Comment les astronautes gardent-ils l’heure sur l’ISS ?

Ils utilisent l’UTC comme référence unique. Les opérations sont synchronisées depuis le sol, et les systèmes de bord se calent sur des horloges stables (GPS/TAI). Le rythme de vie suit un jour artificiel de 24 h, indépendamment des 16 levers de soleil quotidiens.

Qu’est-ce qu’un sol martien et quelle est sa durée ?

Le sol est le jour solaire moyen de Mars. Il dure environ 24 h 39 min 35 s (≈ 88 775 secondes), un peu plus long qu’un jour terrestre.

Existe-t-il une “heure de Mars” standardisée ?

Non. Les missions utilisent surtout l’heure solaire locale (LTST/LMST) au site d’atterrissage. Le MTC (Mars Coordinated Time) est une proposition pour un temps martien commun, mais il n’est pas officiel.

Quel est le calendrier martien le plus plausible ?

Le calendrier de Darian est souvent cité : 24 mois, semaines de 7 sols, années de 668 ou 669 sols selon un cycle bissextile. Il est lisible et saisonnier, mais son adoption dépendra d’un consensus entre agences, industriels et colons.

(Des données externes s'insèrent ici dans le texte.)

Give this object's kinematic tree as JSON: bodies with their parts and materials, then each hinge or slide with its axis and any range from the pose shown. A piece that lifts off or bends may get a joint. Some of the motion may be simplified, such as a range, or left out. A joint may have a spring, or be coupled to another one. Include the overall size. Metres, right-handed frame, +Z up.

Comment les équipes sur Terre travaillent-elles en “Mars time” ?

Au début des missions, elles décalent leurs horaires d’environ 39 minutes par jour pour rester alignées sur le sol local du rover. C’est temporaire et fatigant ; ensuite, la planification prend le relais pour limiter les décalages.

Pourquoi ne pas garder l’UTC partout ?

On conserve l’UTC pour coordonner entre la Terre et les centres de contrôle. Mais sur Mars, la vie quotidienne suit naturellement le sol local pour l’énergie, l’agriculture et la santé. Les deux coexistent via des conversions fiables.

Y aura-t-il des fêtes martiennes spécifiques ?

Très probablement : “Mars New Year” à l’équinoxe de printemps (Ls = 0°), anniversaires d’atterrissage, solstices, et marquages des fenêtres de lancement. Ces observances aideront à ancrer la culture des colonies.